Gaynor's view: Given the high percentage of Arizonans who vote by mail, Gaynor wrote in his email that he sees "no reason why people should turn their ballots over to anyone other than election officials or the U.S. Post Office."
He didn't elaborate about why he thinks ballot collection should stay prohibited.
Hobbs' view: Hobbs said the law has made it harder for many voters to cast a ballot, particularly Native Americans in rural areas of the state who often live miles from polling places and don't receive mail.
“That law actually makes it harder for (the) entire Navajo community to vote," she said. “It was certainly meant to disenfranchise voters."
She said the law is unnecessary because voter fraud already is a felony.
The Secretary of State's Office hasn't received any complaints of potential violations since the "harvesting" law was passed two years ago, according to a spokesman.
4. Voting rights of rehabilitated felons
Under Arizona law, anyone convicted of a felony cannot vote while they are in jail or under probation.
First-time felons have their rights automatically restored. But anyone convicted of more than one felony must petition a judge to have their civil rights restored.
Hobbs' stance: Hobbs said the process is unnecessarily difficult and those who have completed their sentence should automatically be eligible to register to vote without petitioning a judge.

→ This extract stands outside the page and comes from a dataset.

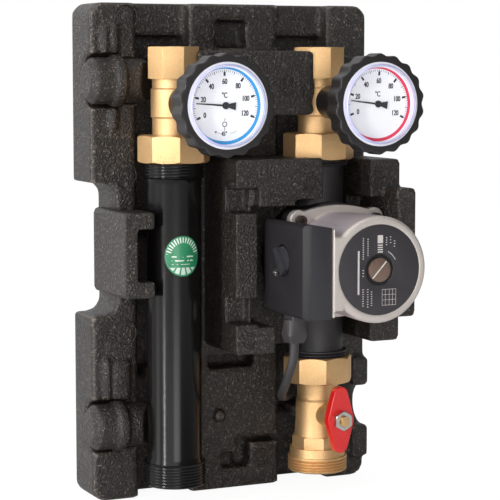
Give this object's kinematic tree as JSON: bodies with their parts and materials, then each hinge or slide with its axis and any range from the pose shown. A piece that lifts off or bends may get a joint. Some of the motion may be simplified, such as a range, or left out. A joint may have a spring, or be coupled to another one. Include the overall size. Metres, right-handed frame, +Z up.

"If you have paid your fine and done your time, and can prove that, you should be able to vote," she said.
Hobbs said the state should also do a better job of informing people with one felony conviction that they can register to vote once they've completed their sentence. She said prospective voters are given misleading information about that.
Gaynor's stance: Gaynor wrote in his email, "I support the law as is." He didn't offer further explanation.